4.30.2007

An Awkardly Open Post

Alright, so far I've written in character, as it were, with hints of truth. After the day that I had today, I've decided, for at least one post, to let that down. This post is all me and it is probably more open and honest that I've been with most people. Ever.

I've been in therapy for a couple of months, about the duration of the current school year. I've been doing this through the school after I decided that, simply put, I needed to. The exact reasons why involves things I will probably never mention here.

Usually, the schools lets you see one of their psychologists for about 6 weeks, ish, before reccomending a shrink outside of the school.

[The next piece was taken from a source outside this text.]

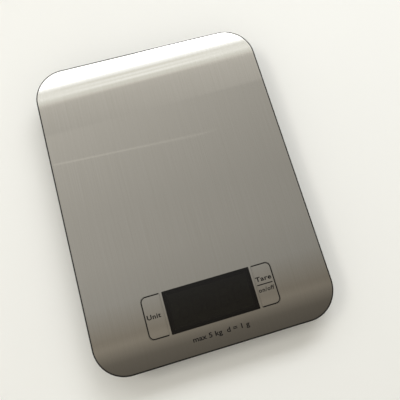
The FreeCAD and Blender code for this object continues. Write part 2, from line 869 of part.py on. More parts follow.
def make_load_sensor(corner, side_x, side_y):
    """Square of spring steel; a slot frees the tongue that the foot presses on."""
    x, y = FOOT_X * side_x, FOOT_Y * side_y
    body = new_body(f"load_sensor_{corner}")
    rounded_block(
        body, S["sensor_level"], S["sensor_side"], S["sensor_side"], S["sensor_thickness"],
        S["sensor_corner"], x=x, y=y,
    )
    slot, half_tongue = S["slot_width"], S["tongue_width"] / 2
    root, tip = S["tongue_root"], S["tongue_tip"]
    outer, inner = half_tongue + slot, half_tongue
    inward = -side_x
    corners = [
        (root, -outer), (-tip - slot, -outer), (-tip - slot, outer), (root, outer),
        (root, inner), (-tip, inner), (-tip, -inner), (root, -inner),
    ]
    sketch = new_sketch(body, S["sensor_level"])
    outline(sketch, [(along * inward + x, across + y) for along, across in corners])
    pocket(body, sketch, S["sensor_thickness"], upwards=True)
    bore = S["stem_radius"] + S["stem_clearance"]
    holes(body, S["sensor_level"], bore, S["sensor_thickness"], [(x, y)])
    screw_bore = S["retainer_screw_radius"] + S["screw_bore_gap"]
    screws = screws_of_foot(side_x, side_y)
    holes(body, S["sensor_level"], screw_bore, S["sensor_thickness"], screws)
    make_strain_gauge(corner, x, y, inward)
    make_sensor_retainer(corner, x, y, inward, screws)


def make_strain_gauge(corner, x, y, inward):
    """Film gauge glued to the tongue, between its root and the foot's stem."""
    body = new_body(f"strain_gauge_{corner}")
    gauge_x = x + S["gauge_offset"] * inward
    width, length = S["gauge_width"], S["gauge_length"]
    block(body, SENSOR_TOP, width, length, S["gauge_thickness"], gauge_x, y)


def make_sensor_retainer(corner, x, y, inward, screws):
    """Moulded ring that clamps the sensor's rim and lets its lead out towards the middle."""
    body = new_body(f"sensor_retainer_{corner}")
    rounded_block(
        body, SENSOR_TOP, S["sensor_side"], S["sensor_side"], S["retainer_height"],
        S["sensor_corner"], x=x, y=y,
    )
    holes(body, SENSOR_TOP, S["retainer_opening"], S["retainer_height"], [(x, y)])
    notch_x = x + S["lead_notch_offset"] * inward
    notch = (S["lead_radius"] + S["lead_notch_play"]) * 2
    cut_block(body, SENSOR_TOP, S["lead_notch_length"], notch, S["retainer_height"], notch_x, y)
    screw_bore = S["retainer_screw_radius"] + S["screw_bore_gap"]
    holes(body, SENSOR_TOP, screw_bore, S["retainer_height"], screws)


# ---------------------------------------------------------------- battery bay


def make_battery_door():
    """Door on the underside; its round front edge carries the two hinge pins."""
    body = new_body("battery_door")
    seat, gap = S["door_ledge"] * 2, S["door_gap"] * 2
    width, length = BAY_WIDTH + seat - gap, BAY_LENGTH + seat - gap
    straight = length - S["door_thickness"] / 2
    block(
        body, S["ground_gap"], width, straight, S["door_thickness"],
        y=S["bay_y"] + S["door_thickness"] / 4,
    )
    edge = new_sketch(body, ZERO, "YZ_Plane")
    circles(edge, S["door_thickness"] / 2, [(hinge_y(), HINGE_LEVEL)])
    pad(body, edge, width, both_ways=True)
    pins = new_sketch(body, ZERO, "YZ_Plane")
    circles(pins, S["hinge_pin_radius"], [(hinge_y(), HINGE_LEVEL)])
    pad(body, pins, width + S["hinge_pin_length"] * 2, both_ways=True)
    for row in range(GRIP_GROOVES):
        y = S["bay_y"] + S["grip_start"] - S["grip_step"] * row
        cut_block(body, S["ground_gap"], S["grip_width"], S["grip_groove"], S["grip_depth"], y=y)


def make_battery_door_latch():
    """Springy finger on the door's rear edge, with the nose that holds in the catch."""
    body = new_body("battery_door_latch")
    thickness = S["latch_thickness"]
    start = BAY_REAR - S["door_gap"]
    leg = start + S["latch_root_gap"]
    reach = start + S["latch_reach"]
    nose_tip = reach + S["latch_nose"]
    bottom = S["ground_gap"]
    root_top = bottom + S["latch_root_height"]
    crown = bottom + S["latch_height"]
    nose = bottom + S["latch_nose_level"]
    profile = [
        (start, bottom), (leg + thickness, bottom), (leg + thickness, crown - thickness),
        (reach - thickness, crown - thickness), (reach - thickness, bottom), (reach, bottom),
        (reach, nose), (nose_tip, nose), (nose_tip, nose + thickness / 2),
        (reach, nose + thickness), (reach, crown), (leg, crown), (leg, root_top), (start, root_top),
    ]
    sketch = new_sketch(body, ZERO, "YZ_Plane")
    outline(sketch, profile)
    pad(body, sketch, S["latch_width"], both_ways=True)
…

This is completely understandable, since they don't want the department to get clogged and allow for everyone to get the help they need. However, the psychologist or psychatrist or whatever I saw was actually an extern working twoards his doctorate. Because of this, he was allowed to see me for the duration of the recent school year. As it has come to a close, he brought up the possibility of continuining our sessions together, something I wanted to happen since I trust him and I know he can help me. This would instead take place at his school, instead of mine, since his externship will be ending. This would cost me some money, but I was fine with that. He just had to run it by my school to make sure that everything was fine, which, at the time, was a bit rediclious, since it was my desecion anyway.

They said no.

My school, said no. They did not want to create a situation where someone would be able to continue seeing the same individual after their normal time in the school's program was done. Even if the person in question wasn't even in their program anymore. They went so far as to talk to his school to make sure it would not happen.

My school, which my family and I pay for so I can get an education, said no. They would rather keep from causing themselves a problem further down the line than allowing me to do what I think is best for me.

They did not consult me, they did not ask me, they did not want to.

To them, I am a peice of paper. A file and a check. Nothing more.

They made the desecion based on what would be best for them. Not my well being. Theirs.

They, nor anyone else have no business whatsoever in making this desecion. It is my descion. Mine and only mine.

I am disgusted, offened, enraged and a whole lot of other words over this. It is a very hard thing to put into words.

There is a very big part of me that simply wants to leave my school entirely right now.

Now, I'm sure the arugment of, "the school is a business, too," could come into play. But it means shit. Literally, shit. I am not a business. I am not part of a business.

I have been slapped in the face. And goddamn am I going to kick and scream about it.